Here are all the links from around the hockey world, and what I’m reading while spending some time in the great state of Maine. 

 

*You wanted to see the video and here it is: Dandy Don Cherry singing “Take Me Out to the Ballgame” at Wrigley Field in a time-honored tradition. 

 

*There are still some very notable names available on the free agent market looking for jobs very late into the summertime. I predict PTO’s for a lot of these players, who will then have to sing for their supper if they want NHL jobs this season. It’s amazing how the salary cap has begun squeezing out veteran players that still have game. 

 

*An interesting look at the “stick to sports” phenomenon on social media, and a plea that athletes continue to stay vocal on the issues. For people to ignorantly think anybody in sports doesn’t deserve to have an opinion is downright un-American. Everybody has a say in this country. 

 

*Best of luck to FOH (Friend of Haggs) Dave Goucher as he heads to Vegas to do TV play-by-play for the Golden Knights.
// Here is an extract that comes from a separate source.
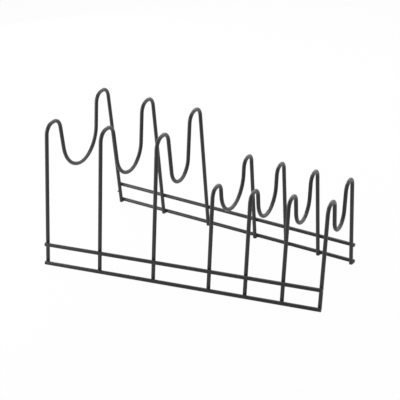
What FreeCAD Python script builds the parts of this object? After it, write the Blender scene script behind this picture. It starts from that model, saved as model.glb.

What a team he will make with former Bruins D-man Shane Hnidy in an announcing tandem with some very strong Boston connections. Big shoes to fill on the radio in replacing Goucher's play-by-play call for B's broadcasts, so here's hoping guys that have paid their dues around here like Ryan Johnston and Adam Kaufman get some strong consideration. 

 

*Injuries could be thrusting No. 1 overall pick Nico Hischier into a very important role for the New Jersey Devils this season. 

 

*For something completely different: Who would have ever thought that Andrew Dice Clay would continue to be somewhat relevant all these years later.